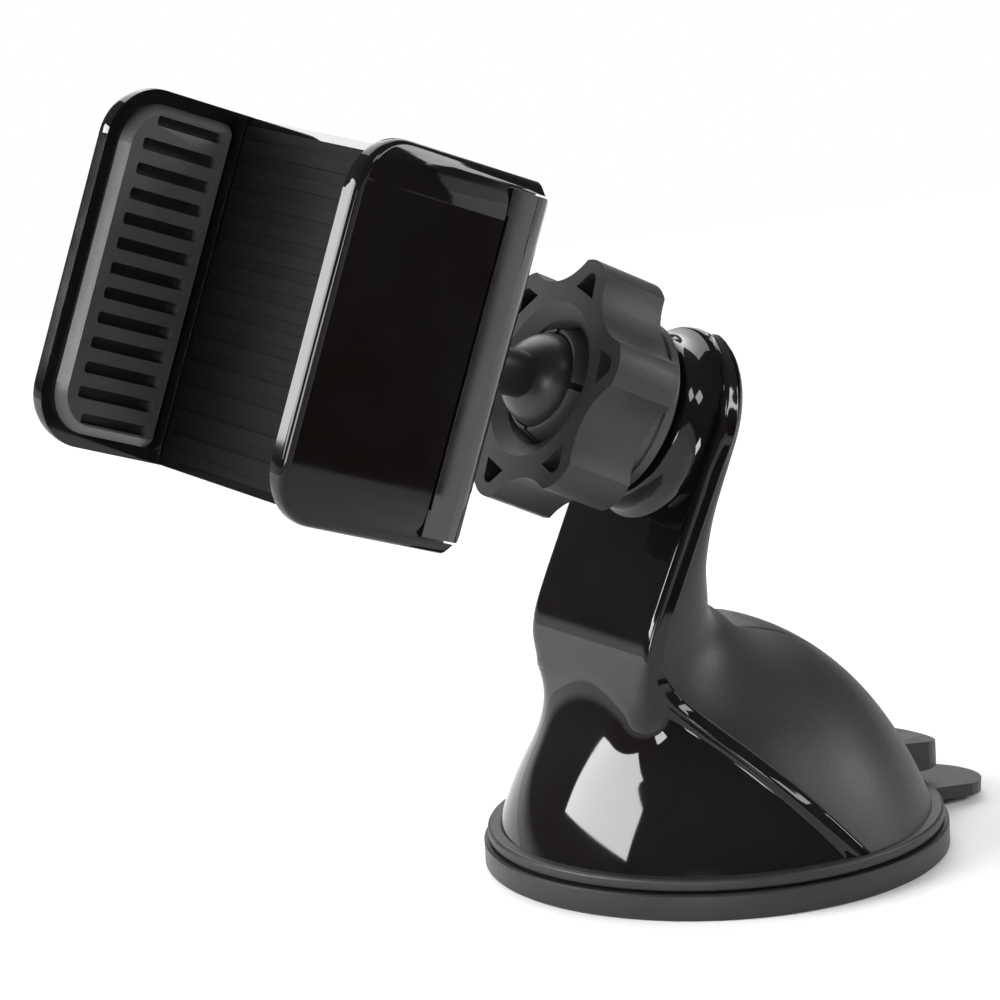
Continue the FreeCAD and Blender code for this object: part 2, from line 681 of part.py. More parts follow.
def make_plate_pad():
    h, left, right, c = 28.6, -26.6, 25.0, 8.0
    k = c * (1 - math.sqrt(0.5))
    base = prism("XY", [(left, -h), (right - c, -h), (right, c - h, right - k, k - h), (right, h - c),
                        (right - c, h, right - k, h - k), (left, h)], 0, 0.5)
    lines = [(row - 6) * S["pad_pitch"] for row in range(13)]
    ribs = [box(left + 1.2, right - 3.0, line - 1.1, line + 1.1, 0.4, 0.9) for line in lines]
    return node(fuse(base, *ribs), "plate_pad", CRADLE)


def make_housing():
    end = face + jaw_wall - 0.2
    h, rear, floor = number(half), number(S["house_back"]), number(S["house_floor"])
    top, e, r = number(S["plate_back"]), number(end), END_RAD
    k = r * (1 - math.sqrt(0.5))
    side_view = prism("YZ", [(-h, rear + SLOPE_DEEP), (SLOPE_WIDE - h, rear), (h - SLOPE_WIDE, rear),
                             (h, rear + SLOPE_DEEP), (h, top), (-h, top)], -end, end)
    end_view = prism("XZ", [(-e, top), (-e, rear + r), (r - e, rear, k - e, rear + k), (e - r, rear),
                            (e, rear + r, e - k, rear + k), (e, top)], -h, h)
    block = common(side_view, end_view)
    boss = cone(0, 0, -19.7, 7.0, 9.0, 3.0)
    slope = floor + SLOPE_DEEP * 0.7
    flat = 28 - SLOPE_WIDE * 0.7
    cavity = prism("YZ", [(-28, slope), (-flat, floor), (flat, floor), (28, slope), (28, 0), (-28, 0)],
                   -27.6, 27.6)
    ends = []
    for side in (-1, 1):
        low, high = sorted((side * 29.75, side * 40.0))
        ends += [box(low, high, -40, 40, back - 0.35, 0), box(low, high, -23.7, 23.7, back - 0.9, 0)]
        foot_low, foot_high = sorted((side * 27.0, side * 30.0))
        ends.append(box(foot_low, foot_high, -21.4, 21.4, back - 1.1, 0))
        for up in (-1, 1):
            tab_low, tab_high = sorted((up * (TAB_FROM - 0.35), up * 40.0))
            ends.append(box(low, high, tab_low, tab_high, -20, 0))
    posts = [rod("z", x, y, floor - 0.5, 2.7, number(S["plate_back"]) - floor + 0.5) for x, y in POSTS]
    holes = [rod("z", 0, 0, -21, 3.05, 10)]
    for x, y in POSTS:
        holes += [rod("z", x, y, -16, 1.06, 15), rod("z", x, y, -19, 2.2, 5.6)]
    for side in (-1, 1):
        holes.append(rod("x", -29.2, side * S["rod_y"], S["rod_z"], S["rod_rad"] + 0.01, 58.4))
    shell = cut(fuse(block, boss), cavity, *ends)
    return node(cut(fuse(shell, *posts), *holes), "cradle_housing", CRADLE)


def make_cradle_screws():
    screws = []
    for x, y in POSTS:
        body = fuse(rod("z", x, y, -14.9, 2.1, 1.5), rod("z", x, y, -13.5, 1.04, 12.6))
        screws.append(cut(body, box(x - 1.3, x + 1.3, y - 0.25, y + 0.25, -15, -14.3),
                          box(x - 0.25, x + 0.25, y - 1.3, y + 1.3, -15, -14.3)))
    return node(group(*screws), "cradle_screws", CRADLE)


make_housing()
make_front_plate()
make_plate_pad()
make_left_jaw()
make_right_jaw()
make_pad(-1, "left_pad")
make_pad(1, "right_pad")
make_cradle_screws()
node(group(*[rod("x", -29.0, side * S["rod_y"], S["rod_z"], S["rod_rad"], 58.0) for side in (-1, 1)]),
     "guide_rods", CRADLE)
node(group(*[coil("x", -5.5, side * S["rod_y"], S["rod_z"], 2.2, 0.35, 32.6, 9) for side in (-1, 1)]),
     "jaw_springs", CRADLE)


# ------------------------------------------------------------------ check and write
doc.recompute()
for obj in doc.Objects:
    if "Invalid" in obj.State or "Error" in obj.State:
        raise SystemExit("%s (%s) failed: %s" % (obj.Name, obj.Label, obj.State))
os.makedirs("parts", exist_ok=True)
for obj in NODES:
    shape = obj.Shape
    if shape.isNull() or not shape.isValid() or not shape.Solids:
        raise SystemExit("%s is not a valid solid" % obj.Label)
    shape.exportStep("parts/%s.step" % obj.Label)
    print("%-16s %d solid(s) %10.1f mm3" % (obj.Label, len(shape.Solids), shape.Volume))
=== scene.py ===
"""Looks of the car phone mount: materials, fine shape and studio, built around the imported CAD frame.

Shapes are worked out in millimetres and turned into metres by MM. Heights are above the dashboard, the
front is towards -Y, and the seam is the line where the gloss front shell meets the matte rear shell.
"""
import math

import bmesh
import bpy
import numpy as np
from mathutils import Matrix, Vector


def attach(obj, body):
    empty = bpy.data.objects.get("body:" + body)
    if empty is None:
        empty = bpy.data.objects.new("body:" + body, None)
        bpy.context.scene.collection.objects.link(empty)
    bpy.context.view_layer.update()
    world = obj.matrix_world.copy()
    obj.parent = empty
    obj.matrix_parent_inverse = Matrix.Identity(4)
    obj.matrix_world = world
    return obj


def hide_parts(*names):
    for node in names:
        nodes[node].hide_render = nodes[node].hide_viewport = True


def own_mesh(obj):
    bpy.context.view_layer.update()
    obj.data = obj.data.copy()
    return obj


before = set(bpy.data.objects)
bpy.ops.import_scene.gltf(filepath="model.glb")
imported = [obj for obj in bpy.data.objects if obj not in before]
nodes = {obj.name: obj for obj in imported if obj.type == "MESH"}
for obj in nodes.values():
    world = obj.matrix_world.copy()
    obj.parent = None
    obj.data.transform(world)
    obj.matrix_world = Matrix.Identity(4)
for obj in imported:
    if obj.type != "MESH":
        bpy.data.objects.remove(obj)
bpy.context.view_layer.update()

# ------------------------------------------------------------------ frames
# HEAD has its origin at the ball and its z along the socket's axis; CRADLE has its origin in the middle of
# the phone plate, x across the phone, y up it and z towards it. ACROSS is the cradle's x in the part's frame.
MM = 0.001
BALL_Y, BALL_Z = -30.1, 90.6
HEAD_LEAN = math.radians(26.0)
COS_LEAN, SIN_LEAN = 0.8988, 0.4384  # of HEAD_LEAN
STEM_REACH = 57.0
CRADLE_YAW, CRADLE_LEAN, CRADLE_TWIST = (math.radians(angle) for angle in (12.93, -19.26, 6.61))

BALL = Vector((0.0, BALL_Y, BALL_Z)) * MM
HEAD = Matrix.Translation(BALL) @ Matrix.Rotation(math.pi / 2 - HEAD_LEAN, 4, "X")
CRADLE_TURN = (Matrix.Rotation(CRADLE_YAW, 4, "Z") @ Matrix.Rotation(CRADLE_LEAN, 4, "X")
               @ Matrix.Rotation(CRADLE_TWIST, 4, "Y") @ Matrix.Rotation(math.pi / 2, 4, "X"))
CRADLE = Matrix.Translation(BALL) @ CRADLE_TURN @ Matrix.Translation(Vector((0, 0, STEM_REACH)) * MM)
ACROSS = CRADLE_TURN.to_3x3() @ Vector((1, 0, 0))


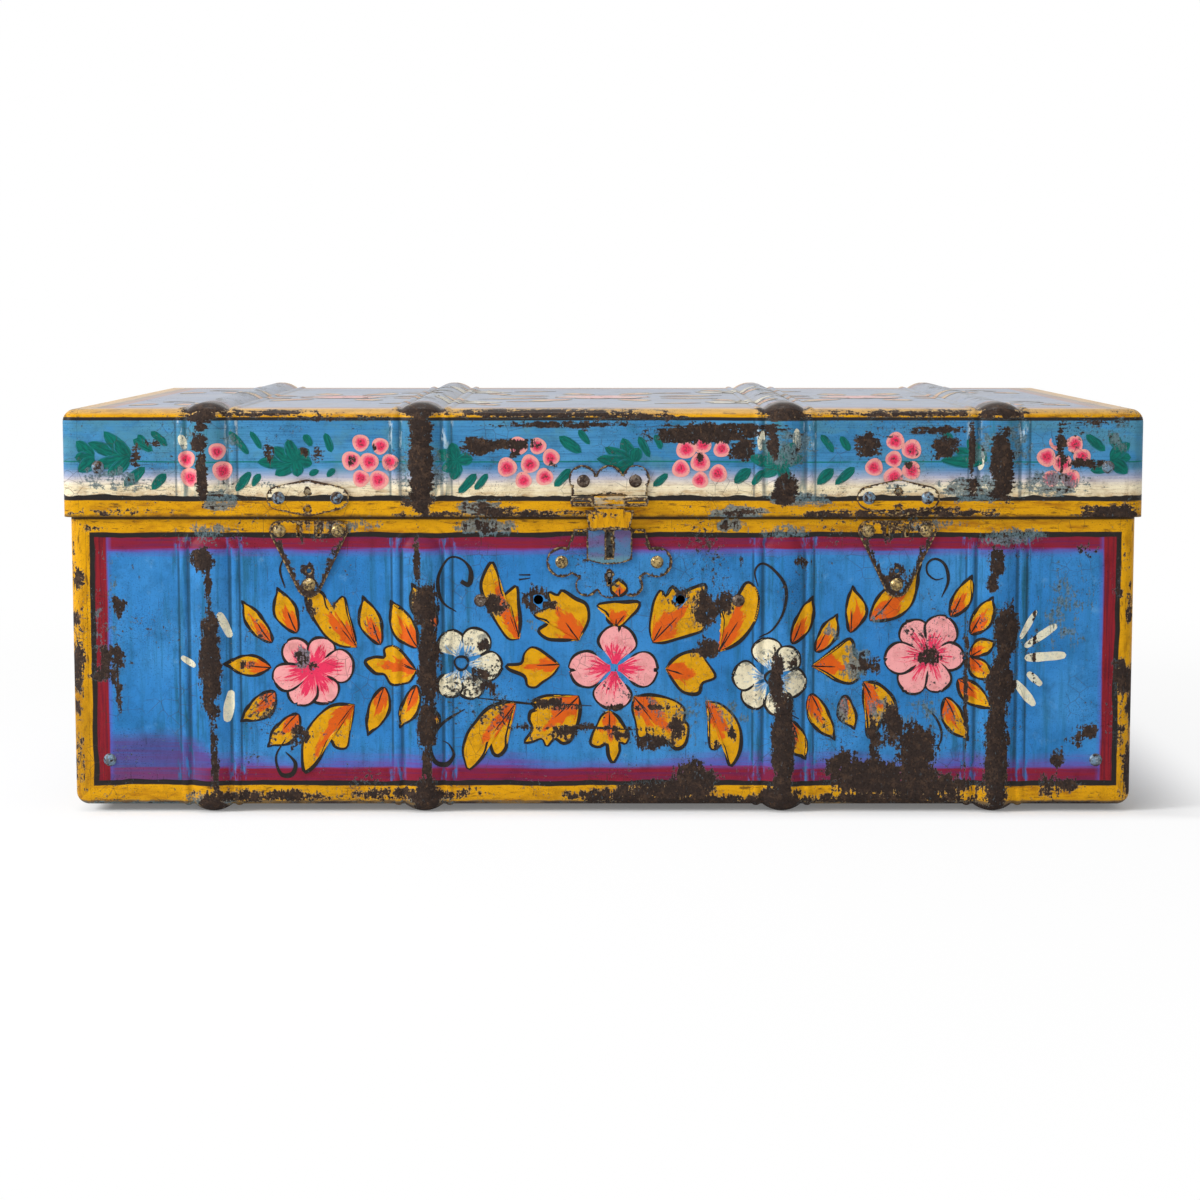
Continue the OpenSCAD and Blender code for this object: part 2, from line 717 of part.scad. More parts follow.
// Hasp: knuckle, shouldered upper leaf, step and slotted tongue
module hasp() {
    half = hasp_knuckle / 2;
    tip_r = 34;
    color(paint_yellow) difference() {
        union() {
            translate([lock_x, -knuckle_y, hasp_z]) knuckle(-half, half);
            translate([lock_x, hasp_front + hasp_t, 0]) rotate([90, 0, 0]) linear_extrude(height = hasp_t)
                polygon([
                    [-half, hasp_z], [half, hasp_z], [half, shoulder_z], [shoulder_w / 2, shoulder_z],
                    [step_w / 2, step_z], [-step_w / 2, step_z], [-shoulder_w / 2, shoulder_z],
                    [-half, shoulder_z]
                ]);
            translate([lock_x - step_w / 2, hasp_front, step_z])
                cube([step_w, tongue_back - hasp_front, hasp_t]);
            translate([lock_x, tongue_back, 0]) rotate([90, 0, 0]) linear_extrude(height = hasp_t)
                intersection() {
                    translate([-tongue_w / 2, tongue_z]) square([tongue_w, step_z - tongue_z + hasp_t / 2]);
                    translate([0, tongue_z + tip_r]) circle(r = tip_r);
                }
        }
        translate([lock_x, -knuckle_y, hasp_z]) knuckle_bore(-half, half);
        translate([lock_x - tongue_slot_w / 2, tongue_back - hasp_t - over, tongue_slot_top - tongue_slot_h])
            cube([tongue_slot_w, hasp_t + 2 * over, tongue_slot_h]);
    }
}

module hasp_plate_rivets() {
    color(rust) on_front(hasp_rivets_at, lid_front - plate_t) rivet(plate_t + sheet_t);
}

// Oval keeper on the lid, with the two holes of its lost hook
module catch_keeper(x) {
    end_r = 7.5;
    middle_r = 11.4;
    hole_r = 1.6;
    hole_places = [-7, 4];
    color(worn_steel) difference() {
        translate([x, lid_front, keeper_z]) rotate([90, 0, 0])
            linear_extrude(height = plate_t) hull() {
                for (s = [-1, 1]) translate([s * catch_rivet_x, 0]) circle(r = end_r);
                circle(r = middle_r);
            }
        on_front(keeper_rivets_at, lid_front - plate_t) rivet_hole(plate_t + over);
        for (dz = hole_places) translate([x, lid_front + over, keeper_z + dz]) rotate([90, 0, 0])
            cylinder(r = hole_r, h = plate_t + 2 * over);
    }
}

module catch_keeper_left() {
    catch_keeper(-catch_x);
}

module catch_keeper_right() {
    catch_keeper(catch_x);
}

module catch_keeper_rivets() {
    color(worn_brass) on_front(keeper_rivets_at, lid_front - plate_t) rivet(plate_t + sheet_t);
}

// Three-cornered catch plate on the body, slit where its lever was held
module catch_base(x, lug) {
    corner_r = 6.3;
    tip_r = 8;
    slit_x = 6.2;
    slit_w = 1.5;
    slit_h = 7;
    lug_t = 1.6;
    lug_out = 2;
    hole_r = 1.5;
    color(worn_steel) difference() {
        union() {
            translate([x, body_front, catch_top_z]) rotate([90, 0, 0])
                linear_extrude(height = plate_t) hull() {
                    for (s = [-1, 1]) translate([s * catch_rivet_x, 0]) circle(r = corner_r);
                    translate([0, catch_tip_z - catch_top_z]) circle(r = tip_r);
                }
            if (lug) translate([x - slit_x + slit_w, body_front - plate_t - lug_out, catch_top_z + 1])
                cube([2 * (slit_x - slit_w), lug_out + plate_t / 2, lug_t]);
        }
        on_front(catch_rivets_at, body_front - plate_t) rivet_hole(plate_t + over);
        for (s = [-1, 1])
            translate([x + s * slit_x - slit_w / 2, body_front - plate_t - over, catch_top_z - slit_h / 2])
                cube([slit_w, plate_t + 2 * over, slit_h]);
        translate([x, body_front + over, catch_tip_z + catch_hole_up]) rotate([90, 0, 0])
            cylinder(r = hole_r, h = plate_t + 2 * over);
    }
}

module catch_base_left() {
    catch_base(-catch_x, false);
}

module catch_base_right() {
    catch_base(catch_x, true);
}

module catch_base_rivets() {
    color(worn_brass) on_front(catch_rivets_at, body_front - plate_t) rivet(plate_t + sheet_t);
}

// Rivets that are left of the lost handle
module handle_rivets() {
    color(rust) on_front(handle_rivets_at, body_front) rivet(sheet_t);
}

body_wrap();
body_end_left();
body_end_right();
body_rim_wire();
body_seam_rivets();
lid_wrap();
lid_end_left();
lid_end_right();
lid_seam_rivets();
hinge_body_leaf_left();
hinge_body_leaf_right();
hinge_lid_leaf_left();
hinge_lid_leaf_right();
hinge_pin_left();
hinge_pin_right();
hinge_body_rivets();
hinge_lid_rivets();
lock_plate();
lock_case();
lock_bolt();
lock_guide_pins();
lock_key_post();
lock_spring();
lock_rivets();
hasp_plate();
hasp_pin();
hasp();
hasp_plate_rivets();
catch_keeper_left();
catch_keeper_right();
catch_keeper_rivets();
catch_base_left();
catch_base_right();
catch_base_rivets();
handle_rivets();
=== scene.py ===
import math

import bpy
import numpy as np
from bpy.props import FloatProperty, FloatVectorProperty, PointerProperty
from mathutils import Euler, Matrix, Vector


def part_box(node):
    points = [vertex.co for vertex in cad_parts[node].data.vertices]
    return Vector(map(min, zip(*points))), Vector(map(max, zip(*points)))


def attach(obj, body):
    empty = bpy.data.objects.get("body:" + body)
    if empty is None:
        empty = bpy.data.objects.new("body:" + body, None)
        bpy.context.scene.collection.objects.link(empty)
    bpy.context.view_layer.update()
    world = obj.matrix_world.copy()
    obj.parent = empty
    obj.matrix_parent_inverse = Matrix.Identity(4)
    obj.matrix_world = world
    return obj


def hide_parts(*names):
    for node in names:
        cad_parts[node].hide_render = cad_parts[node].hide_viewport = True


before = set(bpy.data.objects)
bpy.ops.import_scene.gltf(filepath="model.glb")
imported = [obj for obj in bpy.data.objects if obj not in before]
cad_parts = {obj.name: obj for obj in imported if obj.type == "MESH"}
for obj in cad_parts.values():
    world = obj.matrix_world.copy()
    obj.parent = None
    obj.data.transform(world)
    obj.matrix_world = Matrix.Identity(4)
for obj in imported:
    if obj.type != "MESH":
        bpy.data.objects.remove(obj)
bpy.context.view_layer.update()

bl_info = {
    "name": "Painted metal trunk",
    "version": (1, 0, 0),
    "blender": (4, 5, 0),
    "location": "View3D > Sidebar > Trunk",
    "description": "Pressed sheets, brush strokes and worn metal of a painted steel trunk",
    "category": "Object",
}

# Every length below is in millimetres and is multiplied by MM when it goes into a mesh
MM = 0.001


def span(node):
    """Lowest and highest corner of a node, in millimetres."""
    low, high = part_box(node)
    return np.array(low) / MM, np.array(high) / MM


def rgb(red, green, blue):
    """Linear colour of screen values from 0 to 255."""
    return tuple(
        v / 12.92 if v <= 0.04045 else ((v + 0.055) / 1.055) ** 2.4
        for v in (c / 255 for c in (red, green, blue))
    )


# Pressed ribs
RIB_XS = (-244, -112, 112, 244)
RIB_W = 24
RIB_H = 4.2
RIB_R = (RIB_W * RIB_W / 4 + RIB_H * RIB_H) / (2 * RIB_H)
FLANK_X = 16
FLANK_W = 5
FLANK_H = 1
FLANK_R = (FLANK_W * FLANK_W / 4 + FLANK_H * FLANK_H) / (2 * FLANK_H)
BEND_R = 8
SHEET_T = 1

# Width of the flange behind each end of a wrap, over which the wrap stays flat
SEAM_LAP = 26

# Open rivet holes of the lost handle: places across, height and radius, and how far paint keeps away
HANDLE_HOLES = ((-40, 48), 133.55, 3)
HOLE_CLEAR = 3.9

# Openings behind the lock plate, for the nose of the bolt and the key: x, z, half width, half height
LOCK_OPENINGS = ((4, 168, 2.7, 7.8), (4, 147.2, 2.3, 4.4))

# Fineness of the meshes: columns of a wrap between its ribs, rows down the tall body and the low lid, rows
# round the ends of the ribs and across the closed side, and small faces of plates and end panels
COLUMN_STEP = 6.2
TALL_STEP, LOW_STEP = 5.2, 2.1
RIB_END_ROWS = 18
FLAT_ROWS = 34
PLATE_STEP = 2.2
PANEL_STEP = 4

# Distance from a rib's middle line within which a brush stroke needs a fine grid
RIB_REACH = 20

# Brush paint: its thickness, and how much higher lines, berries, the rings of white flowers and the stroke on
# the lock plate lie
FILM_T = 0.45
LINE_LIFT = 0.1
BERRY_LIFT = 0.05
RING_LIFT = 0.34
LOCK_PLATE_LIFT = 1.25

BERRY_R = 5.5

# Places along one side of the outline of a leaf or a petal
EDGE_STEPS = 30

# Height above which the catch plates are a bar that has kept its paint
BAR_FOOT = 170

# Painted skin of the end panels: how deep it reaches into the sheet, and the height of their outer rim
SKIN_T = 0.35
RIM_H = 5.3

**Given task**
Reproduce each line from the records that contains the word "More".

**Full solution**
Continue the FreeCAD and Blender code for this object: part 2, from line 681 of part.py. More parts follow.
Continue the OpenSCAD and Blender code for this object: part 2, from line 717 of part.scad. More parts follow.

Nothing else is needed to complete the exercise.